Do this. Send back all the data below, exactly as given.

Raw data.
** begin **

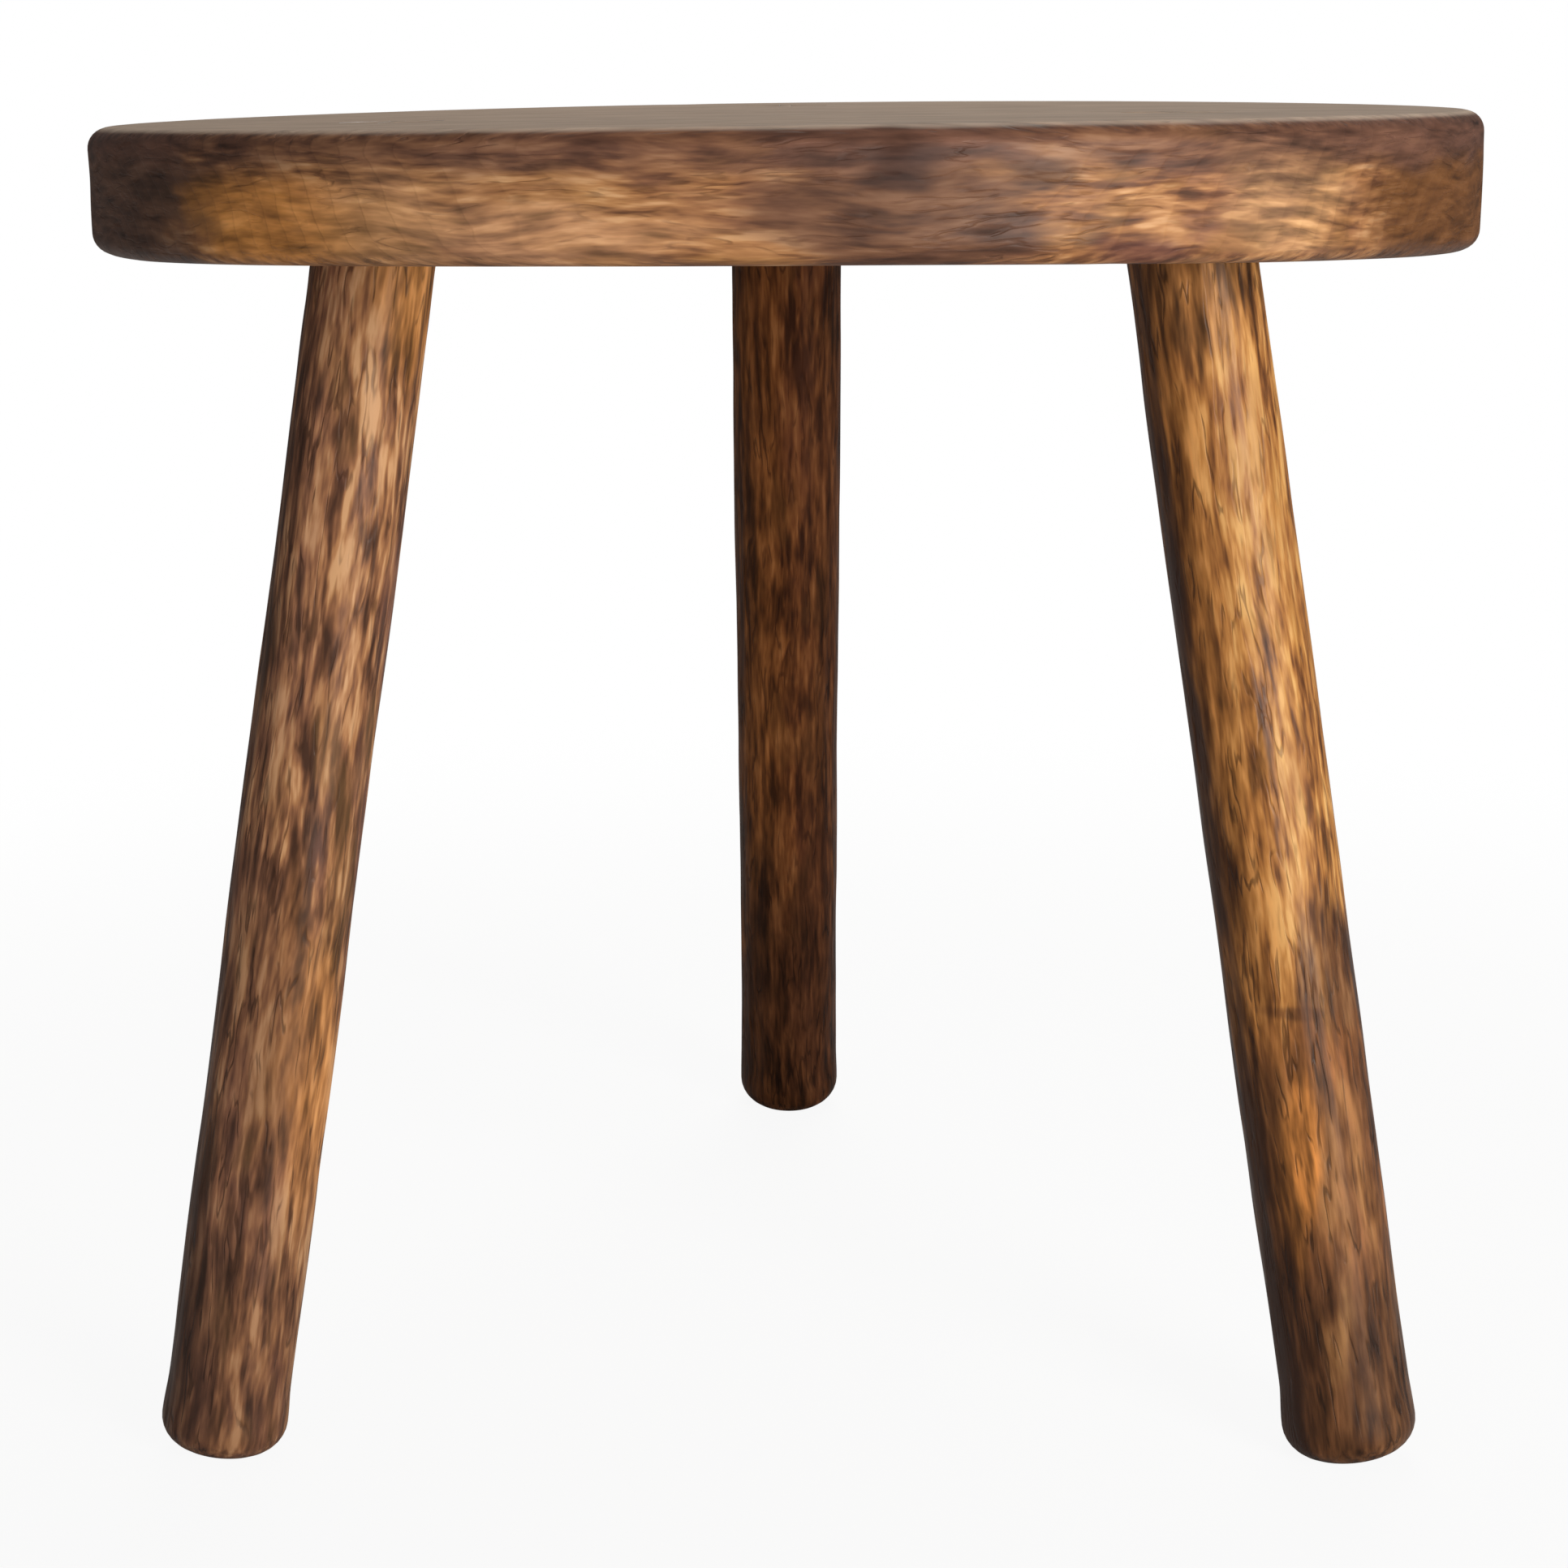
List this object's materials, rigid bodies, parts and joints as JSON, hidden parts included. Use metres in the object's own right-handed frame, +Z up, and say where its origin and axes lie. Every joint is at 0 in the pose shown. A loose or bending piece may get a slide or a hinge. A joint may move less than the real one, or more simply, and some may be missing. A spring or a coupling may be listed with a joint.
{
  "type": "milking stool",
  "caption": "Low wooden milking stool: a round plank seat on splayed round legs, joined by wedged through tenons.",
  "frame": {"origin": "on the floor, below the middle of the round seat", "axes": "+Z up; -Y to the front, between the two front legs; +X to the sitter's right when facing +Y; one leg stands at the back, towards +Y"},
  "size_m": [0.32, 0.3234, 0.3018],
  "materials": {
    "seat": "worn satin wax",
    "leg_front_left": "worn satin wax",
    "leg_front_right": "worn satin wax",
    "leg_back": "worn satin wax",
    "wedge": "waxed end grain"
  },
  "bodies": {
    "root": {"seat": "seat", "leg_front_left": "leg_front_left", "leg_front_right": "leg_front_right", "leg_back": "leg_back", "wedge_front_left": "wedge", "wedge_front_right": "wedge", "wedge_back": "wedge"}
  },
  "joints": []
}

** end **

Expected output.
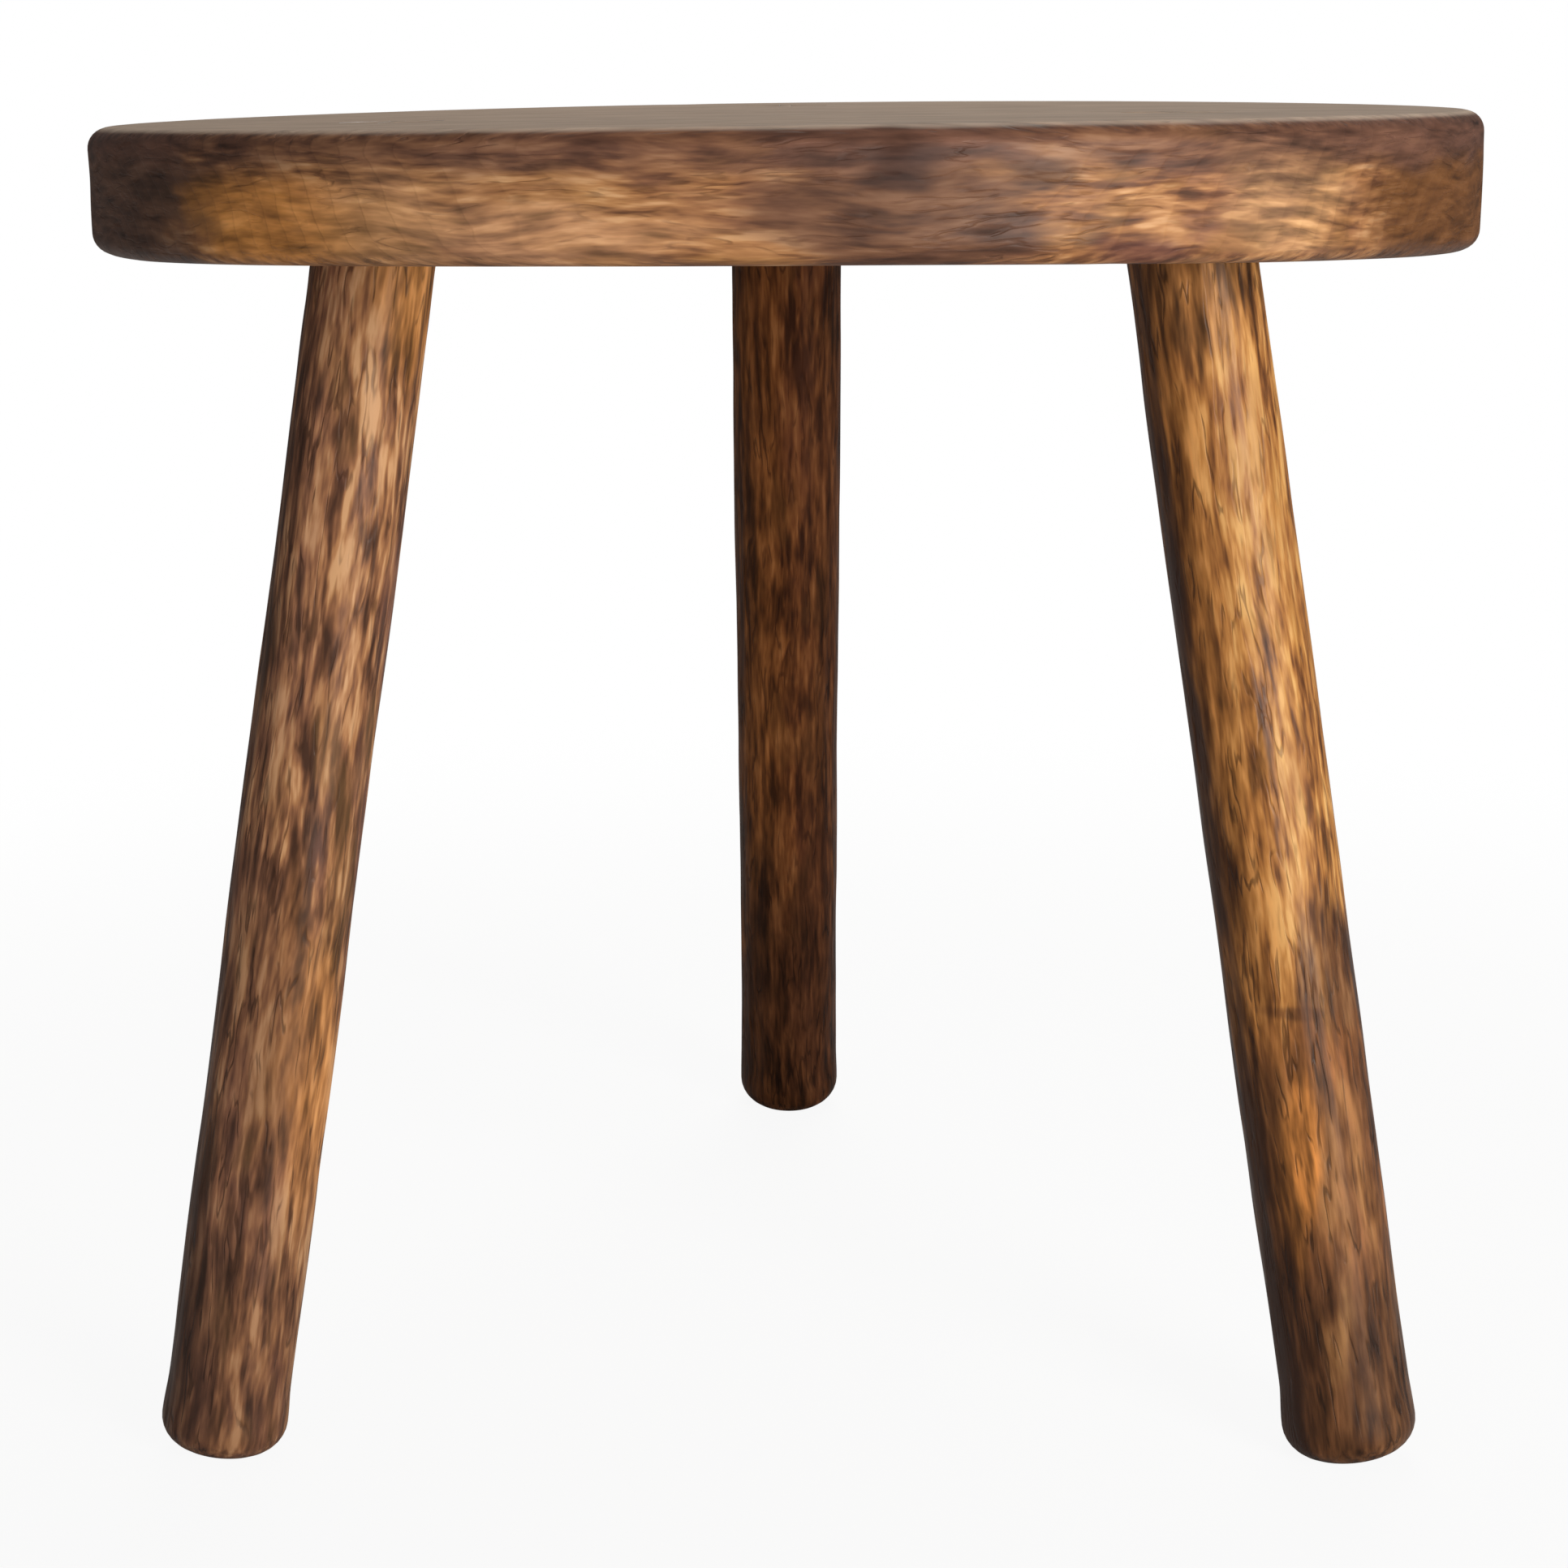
List this object's materials, rigid bodies, parts and joints as JSON, hidden parts included. Use metres in the object's own right-handed frame, +Z up, and say where its origin and axes lie. Every joint is at 0 in the pose shown. A loose or bending piece may get a slide or a hinge. A joint may move less than the real one, or more simply, and some may be missing. A spring or a coupling may be listed with a joint.
{
  "type": "milking stool",
  "caption": "Low wooden milking stool: a round plank seat on splayed round legs, joined by wedged through tenons.",
  "frame": {"origin": "on the floor, below the middle of the round seat", "axes": "+Z up; -Y to the front, between the two front legs; +X to the sitter's right when facing +Y; one leg stands at the back, towards +Y"},
  "size_m": [0.32, 0.3234, 0.3018],
  "materials": {
    "seat": "worn satin wax",
    "leg_front_left": "worn satin wax",
    "leg_front_right": "worn satin wax",
    "leg_back": "worn satin wax",
    "wedge": "waxed end grain"
  },
  "bodies": {
    "root": {"seat": "seat", "leg_front_left": "leg_front_left", "leg_front_right": "leg_front_right", "leg_back": "leg_back", "wedge_front_left": "wedge", "wedge_front_right": "wedge", "wedge_back": "wedge"}
  },
  "joints": []
}